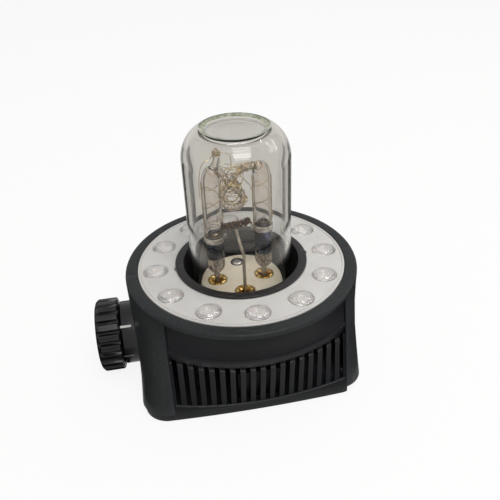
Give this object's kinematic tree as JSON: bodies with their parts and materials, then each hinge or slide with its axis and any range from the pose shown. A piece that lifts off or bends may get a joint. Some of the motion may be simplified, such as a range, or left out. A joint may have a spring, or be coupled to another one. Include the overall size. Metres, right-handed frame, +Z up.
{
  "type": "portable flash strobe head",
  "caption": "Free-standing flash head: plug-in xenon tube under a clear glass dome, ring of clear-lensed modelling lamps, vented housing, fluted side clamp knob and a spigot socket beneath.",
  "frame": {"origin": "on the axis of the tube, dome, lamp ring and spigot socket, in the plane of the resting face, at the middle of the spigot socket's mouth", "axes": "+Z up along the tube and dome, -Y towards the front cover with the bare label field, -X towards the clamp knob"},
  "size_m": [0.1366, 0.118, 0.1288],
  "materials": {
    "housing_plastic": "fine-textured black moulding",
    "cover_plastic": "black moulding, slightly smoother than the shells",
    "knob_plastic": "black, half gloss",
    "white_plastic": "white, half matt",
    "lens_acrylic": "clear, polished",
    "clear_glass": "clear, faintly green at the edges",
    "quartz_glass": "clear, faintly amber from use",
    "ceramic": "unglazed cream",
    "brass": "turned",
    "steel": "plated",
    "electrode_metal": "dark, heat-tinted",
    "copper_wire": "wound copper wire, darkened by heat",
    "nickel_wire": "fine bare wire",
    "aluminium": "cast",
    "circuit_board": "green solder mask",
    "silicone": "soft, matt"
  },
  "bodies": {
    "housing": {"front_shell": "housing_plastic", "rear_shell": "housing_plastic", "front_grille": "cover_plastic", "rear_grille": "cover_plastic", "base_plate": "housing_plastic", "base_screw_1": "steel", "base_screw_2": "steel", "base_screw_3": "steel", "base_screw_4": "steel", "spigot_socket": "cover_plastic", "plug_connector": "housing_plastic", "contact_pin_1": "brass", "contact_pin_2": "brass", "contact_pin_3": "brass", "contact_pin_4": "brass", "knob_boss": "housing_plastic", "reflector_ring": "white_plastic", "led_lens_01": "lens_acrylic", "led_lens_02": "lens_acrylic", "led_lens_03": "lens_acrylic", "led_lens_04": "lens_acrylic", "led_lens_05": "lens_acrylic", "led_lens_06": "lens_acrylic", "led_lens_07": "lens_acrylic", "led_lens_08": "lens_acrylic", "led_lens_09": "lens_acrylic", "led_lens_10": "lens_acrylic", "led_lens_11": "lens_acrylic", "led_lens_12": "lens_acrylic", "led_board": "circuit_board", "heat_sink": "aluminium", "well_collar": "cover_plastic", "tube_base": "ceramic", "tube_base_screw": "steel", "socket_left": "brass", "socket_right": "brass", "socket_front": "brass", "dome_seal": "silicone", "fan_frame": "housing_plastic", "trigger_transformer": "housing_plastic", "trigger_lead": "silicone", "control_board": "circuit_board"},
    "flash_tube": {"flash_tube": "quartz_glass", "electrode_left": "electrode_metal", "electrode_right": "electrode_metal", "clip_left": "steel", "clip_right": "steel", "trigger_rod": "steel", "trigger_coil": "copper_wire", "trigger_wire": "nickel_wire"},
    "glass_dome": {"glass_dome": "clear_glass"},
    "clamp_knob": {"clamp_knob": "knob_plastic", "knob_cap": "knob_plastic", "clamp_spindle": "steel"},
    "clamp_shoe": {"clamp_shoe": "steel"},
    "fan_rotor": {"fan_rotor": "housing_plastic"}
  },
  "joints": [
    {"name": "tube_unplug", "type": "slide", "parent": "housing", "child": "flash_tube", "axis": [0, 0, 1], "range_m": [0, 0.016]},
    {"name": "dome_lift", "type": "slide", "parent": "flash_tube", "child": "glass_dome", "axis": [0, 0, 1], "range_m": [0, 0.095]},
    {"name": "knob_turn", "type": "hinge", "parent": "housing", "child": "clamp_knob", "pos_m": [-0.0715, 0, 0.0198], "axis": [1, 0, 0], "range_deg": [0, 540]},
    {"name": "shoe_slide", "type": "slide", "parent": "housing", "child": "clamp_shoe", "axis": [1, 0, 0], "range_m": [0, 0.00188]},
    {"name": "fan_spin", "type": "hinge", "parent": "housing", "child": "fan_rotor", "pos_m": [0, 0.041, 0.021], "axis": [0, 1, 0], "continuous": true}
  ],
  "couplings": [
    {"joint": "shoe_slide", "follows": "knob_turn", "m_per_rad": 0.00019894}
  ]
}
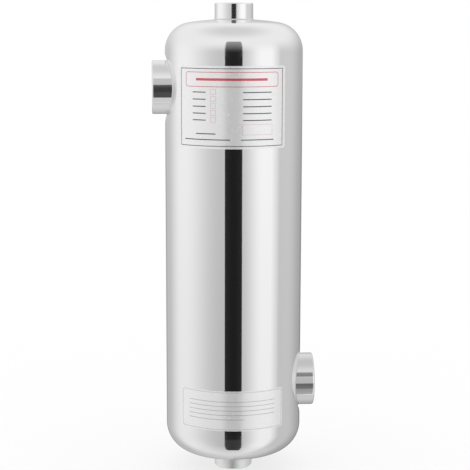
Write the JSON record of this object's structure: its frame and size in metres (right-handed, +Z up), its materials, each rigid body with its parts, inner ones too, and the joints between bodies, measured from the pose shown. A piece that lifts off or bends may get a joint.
= = =
* **WHAT YOU NEED TO DO**: Print back all the lines verbatim.

* **SOLUTION TO THIS TASK**:
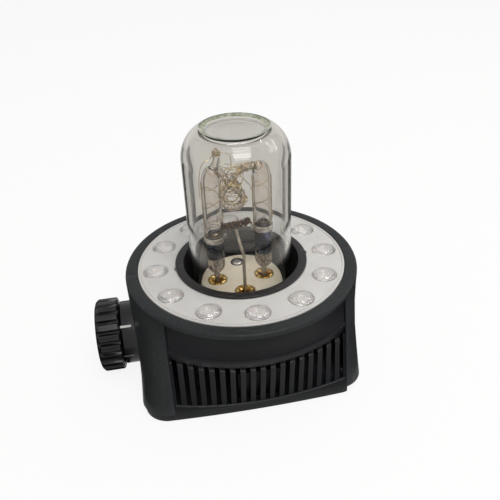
Give this object's kinematic tree as JSON: bodies with their parts and materials, then each hinge or slide with its axis and any range from the pose shown. A piece that lifts off or bends may get a joint. Some of the motion may be simplified, such as a range, or left out. A joint may have a spring, or be coupled to another one. Include the overall size. Metres, right-handed frame, +Z up.
{
  "type": "portable flash strobe head",
  "caption": "Free-standing flash head: plug-in xenon tube under a clear glass dome, ring of clear-lensed modelling lamps, vented housing, fluted side clamp knob and a spigot socket beneath.",
  "frame": {"origin": "on the axis of the tube, dome, lamp ring and spigot socket, in the plane of the resting face, at the middle of the spigot socket's mouth", "axes": "+Z up along the tube and dome, -Y towards the front cover with the bare label field, -X towards the clamp knob"},
  "size_m": [0.1366, 0.118, 0.1288],
  "materials": {
    "housing_plastic": "fine-textured black moulding",
    "cover_plastic": "black moulding, slightly smoother than the shells",
    "knob_plastic": "black, half gloss",
    "white_plastic": "white, half matt",
    "lens_acrylic": "clear, polished",
    "clear_glass": "clear, faintly green at the edges",
    "quartz_glass": "clear, faintly amber from use",
    "ceramic": "unglazed cream",
    "brass": "turned",
    "steel": "plated",
    "electrode_metal": "dark, heat-tinted",
    "copper_wire": "wound copper wire, darkened by heat",
    "nickel_wire": "fine bare wire",
    "aluminium": "cast",
    "circuit_board": "green solder mask",
    "silicone": "soft, matt"
  },
  "bodies": {
    "housing": {"front_shell": "housing_plastic", "rear_shell": "housing_plastic", "front_grille": "cover_plastic", "rear_grille": "cover_plastic", "base_plate": "housing_plastic", "base_screw_1": "steel", "base_screw_2": "steel", "base_screw_3": "steel", "base_screw_4": "steel", "spigot_socket": "cover_plastic", "plug_connector": "housing_plastic", "contact_pin_1": "brass", "contact_pin_2": "brass", "contact_pin_3": "brass", "contact_pin_4": "brass", "knob_boss": "housing_plastic", "reflector_ring": "white_plastic", "led_lens_01": "lens_acrylic", "led_lens_02": "lens_acrylic", "led_lens_03": "lens_acrylic", "led_lens_04": "lens_acrylic", "led_lens_05": "lens_acrylic", "led_lens_06": "lens_acrylic", "led_lens_07": "lens_acrylic", "led_lens_08": "lens_acrylic", "led_lens_09": "lens_acrylic", "led_lens_10": "lens_acrylic", "led_lens_11": "lens_acrylic", "led_lens_12": "lens_acrylic", "led_board": "circuit_board", "heat_sink": "aluminium", "well_collar": "cover_plastic", "tube_base": "ceramic", "tube_base_screw": "steel", "socket_left": "brass", "socket_right": "brass", "socket_front": "brass", "dome_seal": "silicone", "fan_frame": "housing_plastic", "trigger_transformer": "housing_plastic", "trigger_lead": "silicone", "control_board": "circuit_board"},
    "flash_tube": {"flash_tube": "quartz_glass", "electrode_left": "electrode_metal", "electrode_right": "electrode_metal", "clip_left": "steel", "clip_right": "steel", "trigger_rod": "steel", "trigger_coil": "copper_wire", "trigger_wire": "nickel_wire"},
    "glass_dome": {"glass_dome": "clear_glass"},
    "clamp_knob": {"clamp_knob": "knob_plastic", "knob_cap": "knob_plastic", "clamp_spindle": "steel"},
    "clamp_shoe": {"clamp_shoe": "steel"},
    "fan_rotor": {"fan_rotor": "housing_plastic"}
  },
  "joints": [
    {"name": "tube_unplug", "type": "slide", "parent": "housing", "child": "flash_tube", "axis": [0, 0, 1], "range_m": [0, 0.016]},
    {"name": "dome_lift", "type": "slide", "parent": "flash_tube", "child": "glass_dome", "axis": [0, 0, 1], "range_m": [0, 0.095]},
    {"name": "knob_turn", "type": "hinge", "parent": "housing", "child": "clamp_knob", "pos_m": [-0.0715, 0, 0.0198], "axis": [1, 0, 0], "range_deg": [0, 540]},
    {"name": "shoe_slide", "type": "slide", "parent": "housing", "child": "clamp_shoe", "axis": [1, 0, 0], "range_m": [0, 0.00188]},
    {"name": "fan_spin", "type": "hinge", "parent": "housing", "child": "fan_rotor", "pos_m": [0, 0.041, 0.021], "axis": [0, 1, 0], "continuous": true}
  ],
  "couplings": [
    {"joint": "shoe_slide", "follows": "knob_turn", "m_per_rad": 0.00019894}
  ]
}
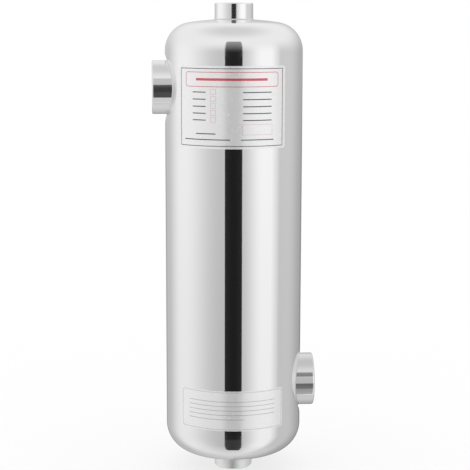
Write the JSON record of this object's structure: its frame and size in metres (right-handed, +Z up), its materials, each rigid body with its parts, inner ones too, and the joints between bodies, measured from the pose shown. A piece that lifts off or bends may get a joint.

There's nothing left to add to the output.